To be honest a lot of what is on the shelves is dictated by what I can get my hands on both financially and also practically. Brexit means that it’s not feasible to buy from some of the distributors and labels that I used to. That being said, my taste is definitely influenced by my early days of DJ’ing electronic music and the exposure I got to bass music during my time in London. I was there studying just as dubstep took off and I got very inspired by the genre-fluidity in places like Plastic People. I think there’s also a side of me that really likes to provoke and piss people off. And playing bass music in clubs and bars in Copenhagen in the early 2000s was an easy way to do it.

These days I don’t play out as much as I used to but I’m still drawn to quick UK style mixing rather than long blends.

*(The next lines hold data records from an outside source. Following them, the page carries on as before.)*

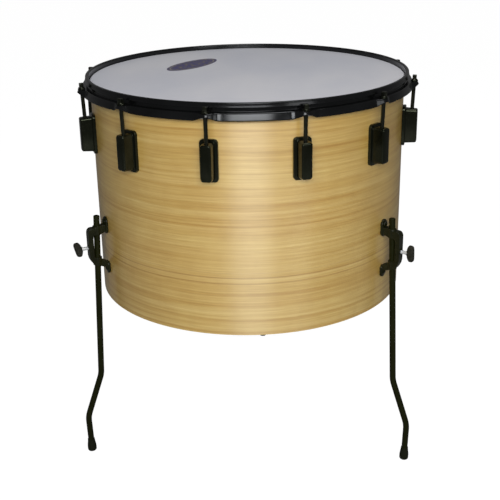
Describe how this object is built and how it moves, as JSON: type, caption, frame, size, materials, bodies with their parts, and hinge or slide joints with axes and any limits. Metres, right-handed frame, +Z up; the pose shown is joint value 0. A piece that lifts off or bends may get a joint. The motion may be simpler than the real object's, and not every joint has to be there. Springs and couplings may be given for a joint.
{
  "type": "timbal drum",
  "caption": "Tall wooden hand drum with a white head, dark pressed counter hoop, tension rods and lugs round its rim, standing on clamped, bent metal legs.",
  "frame": {"origin": "centre of the playing surface, on the axis of the shell", "axes": "+Z up, out of the head; -Y towards the front, where the legs stand one to each side"},
  "size_m": [0.5488, 0.5896, 0.6283],
  "materials": {
    "shell": "satin lacquer",
    "head": "smooth",
    "flesh_hoop": "mill",
    "hoop": "black nickel",
    "lugs": "black nickel",
    "rods": "black nickel",
    "steel": "bright zinc",
    "brackets": "gloss black",
    "legs": "satin black",
    "feet": "matt",
    "handles": "textured"
  },
  "bodies": {
    "drum": {"shell": "shell", "drum_head": "head", "flesh_hoop": "flesh_hoop", "counter_hoop": "hoop", "lug_01": "lugs", "lug_02": "lugs", "lug_03": "lugs", "lug_04": "lugs", "lug_05": "lugs", "lug_06": "lugs", "lug_07": "lugs", "lug_08": "lugs", "lug_09": "lugs", "lug_10": "lugs", "lug_11": "lugs", "lug_12": "lugs", "swivel_nut_01": "steel", "swivel_nut_02": "steel", "swivel_nut_03": "steel", "swivel_nut_04": "steel", "swivel_nut_05": "steel", "swivel_nut_06": "steel", "swivel_nut_07": "steel", "swivel_nut_08": "steel", "swivel_nut_09": "steel", "swivel_nut_10": "steel", "swivel_nut_11": "steel", "swivel_nut_12": "steel", "leg_bracket_1": "brackets", "leg_bracket_2": "brackets", "leg_bracket_3": "brackets"},
    "rod_01": {"tension_rod_01": "rods"},
    "rod_02": {"tension_rod_02": "rods"},
    "rod_03": {"tension_rod_03": "rods"},
    "rod_04": {"tension_rod_04": "rods"},
    "rod_05": {"tension_rod_05": "rods"},
    "rod_06": {"tension_rod_06": "rods"},
    "rod_07": {"tension_rod_07": "rods"},
    "rod_08": {"tension_rod_08": "rods"},
    "rod_09": {"tension_rod_09": "rods"},
    "rod_10": {"tension_rod_10": "rods"},
    "rod_11": {"tension_rod_11": "rods"},
    "rod_12": {"tension_rod_12": "rods"},
    "leg_assembly_1": {"leg_1": "legs", "foot_1": "feet"},
    "leg_assembly_2": {"leg_2": "legs", "foot_2": "feet"},
    "leg_assembly_3": {"leg_3": "legs", "foot_3": "feet"},
    "clamp_1": {"clamp_screw_1": "steel", "clamp_handle_1": "handles"},
    "clamp_2": {"clamp_screw_2": "steel", "clamp_handle_2": "handles"},
    "clamp_3": {"clamp_screw_3": "steel", "clamp_handle_3": "handles"}
  },
  "joints": [
    {"name": "rod_turn_01", "type": "hinge", "parent": "drum", "child": "rod_01", "pos_m": [-0.03744, -0.26638, -0.0064], "axis": [-0.0048, -0.0344, 0.9994], "continuous": true},
    {"name": "rod_turn_02", "type": "hinge", "parent": "drum", "child": "rod_02", "pos_m": [0.10077, -0.24941, -0.0064], "axis": [0.013, -0.0322, 0.9994], "continuous": true},
    {"name": "rod_turn_03", "type": "hinge", "parent": "drum", "child": "rod_03", "pos_m": [0.21197, -0.16561, -0.0064], "axis": [0.0273, -0.0214, 0.9994], "continuous": true},
    {"name": "rod_turn_04", "type": "hinge", "parent": "drum", "child": "rod_04", "pos_m": [0.26638, -0.03744, -0.0064], "axis": [0.0344, -0.0048, 0.9994], "continuous": true},
    {"name": "rod_turn_05", "type": "hinge", "parent": "drum", "child": "rod_05", "pos_m": [0.24941, 0.10077, -0.0064], "axis": [0.0322, 0.013, 0.9994], "continuous": true},
    {"name": "rod_turn_06", "type": "hinge", "parent": "drum", "child": "rod_06", "pos_m": [0.16561, 0.21197, -0.0064], "axis": [0.0214, 0.0273, 0.9994], "continuous": true},
    {"name": "rod_turn_07", "type": "hinge", "parent": "drum", "child": "rod_07", "pos_m": [0.03744, 0.26638, -0.0064], "axis": [0.0048, 0.0344, 0.9994], "continuous": true},
    {"name": "rod_turn_08", "type": "hinge", "parent": "drum", "child": "rod_08", "pos_m": [-0.10077, 0.24941, -0.0064], "axis": [-0.013, 0.0322, 0.9994], "continuous": true},
    {"name": "rod_turn_09", "type": "hinge", "parent": "drum", "child": "rod_09", "pos_m": [-0.21197, 0.16561, -0.0064], "axis": [-0.0273, 0.0214, 0.9994], "continuous": true},
    {"name": "rod_turn_10", "type": "hinge", "parent": "drum", "child": "rod_10", "pos_m": [-0.26638, 0.03744, -0.0064], "axis": [-0.0344, 0.0048, 0.9994], "continuous": true},
    {"name": "rod_turn_11", "type": "hinge", "parent": "drum", "child": "rod_11", "pos_m": [-0.24941, -0.10077, -0.0064], "axis": [-0.0322, -0.013, 0.9994], "continuous": true},
    {"name": "rod_turn_12", "type": "hinge", "parent": "drum", "child": "rod_12", "pos_m": [-0.16561, -0.21197, -0.0064], "axis": [-0.0214, -0.0273, 0.9994], "continuous": true},
    {"name": "leg_slide_1", "type": "slide", "parent": "drum", "child": "leg_assembly_1", "axis": [0.0382, 0.0221, 0.999], "range_m": [-0.02, 0.15]},
    {"name": "leg_slide_2", "type": "slide", "parent": "drum", "child": "leg_assembly_2", "axis": [-0.0382, 0.0221, 0.999], "range_m": [-0.02, 0.15]},
    {"name": "leg_slide_3", "type": "slide", "parent": "drum", "child": "leg_assembly_3", "axis": [0, -0.0441, 0.999], "range_m": [-0.02, 0.15]},
    {"name": "clamp_turn_1", "type": "hinge", "parent": "drum", "child": "clamp_1", "pos_m": [-0.2397, -0.13839, -0.2531], "axis": [-0.866, -0.5, 0], "continuous": true},
    {"name": "clamp_turn_2", "type": "hinge", "parent": "drum", "child": "clamp_2", "pos_m": [0.2397, -0.13839, -0.2531], "axis": [0.866, -0.5, 0], "continuous": true},
    {"name": "clamp_turn_3", "type": "hinge", "parent": "drum", "child": "clamp_3", "pos_m": [0, 0.27678, -0.2531], "axis": [0, 1, 0], "continuous": true}
  ]
}
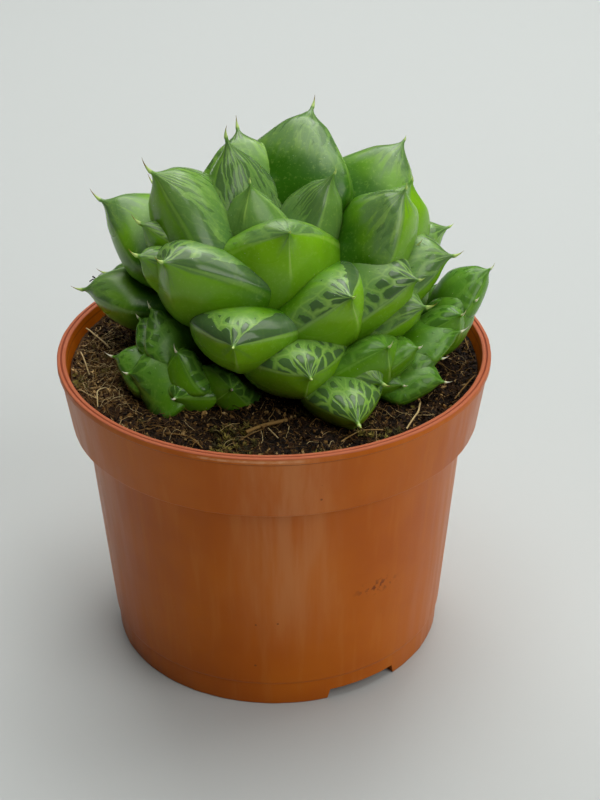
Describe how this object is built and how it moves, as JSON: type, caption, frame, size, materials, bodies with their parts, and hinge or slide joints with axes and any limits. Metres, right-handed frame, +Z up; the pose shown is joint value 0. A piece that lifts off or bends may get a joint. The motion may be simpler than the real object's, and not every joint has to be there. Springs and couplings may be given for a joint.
{
  "type": "potted haworthia",
  "caption": "Plump window-leaved succulent rosette with young offsets, rooted in peat in a round terracotta-coloured plastic nursery pot.",
  "frame": {"origin": "centre of the pot's foot, on the surface it stands on", "axes": "+Z up through the pot's axis; the plant's front faces -Y and +X is to its right"},
  "size_m": [0.09, 0.09, 0.1112],
  "materials": {
    "pot": "satin terracotta-coloured polypropylene",
    "soil": "crumbly moist peat with moss and rootlets",
    "leaf": "waxy green leaf with darker translucent windows and pale veins"
  },
  "bodies": {
    "root": {"pot": "pot", "soil": "soil", "main_rosette": "leaf", "offset_left": "leaf", "offset_right": "leaf", "offset_back": "leaf"}
  },
  "joints": []
}
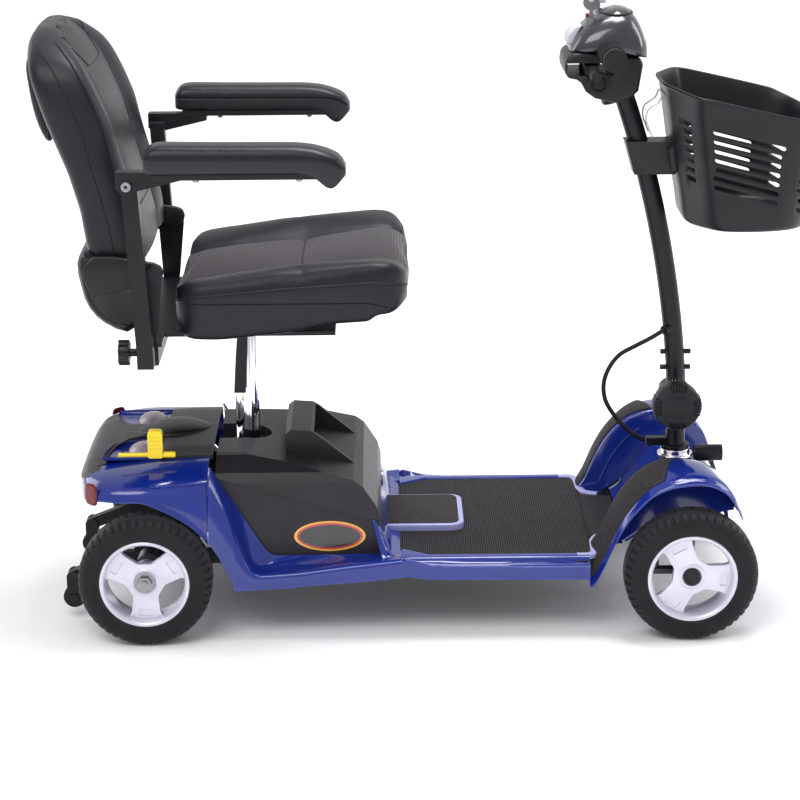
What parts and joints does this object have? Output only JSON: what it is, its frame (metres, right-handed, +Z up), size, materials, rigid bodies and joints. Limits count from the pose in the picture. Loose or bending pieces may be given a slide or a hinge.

I’m drawn to the imperfection that comes with mixing genres and tempo especially when it’s done on vinyl.


Talking about playing out, what's your read of the music and club scene in Copenhagen? Anything you’d like to see more of?

Well in my perspective there isn’t really a club or rave scene in Copenhagen. Yes you have clubs (and good ones) but because of all the regulation and the general issues around gentrification and rent prices it’s really hard to get something new off the ground which means that most of the activity happens in the established venues which tend to experiment less and take fewer chances.


What sort of hobbies do you have outside of music?

What do you mean outside of music? Haha. No, but honestly music basically takes up all my time that I’m not spending with my daughter and my family.


And finally, if you could recommend one record in your store right now which one would it be?

This one - Stab Breaks by Ugly Mac Beer (yep…) - it’s a record full of beat loops, screams of terror, sound effects and other voices with clear references to the 90s Scream Saga.

It’s limited to 500 hand numbered copies including stickers and posters. Don’t sleep! 

 


Speakers Korner Records is located on Blågårdsgade 14 in Copenhagen's Nørrebro district.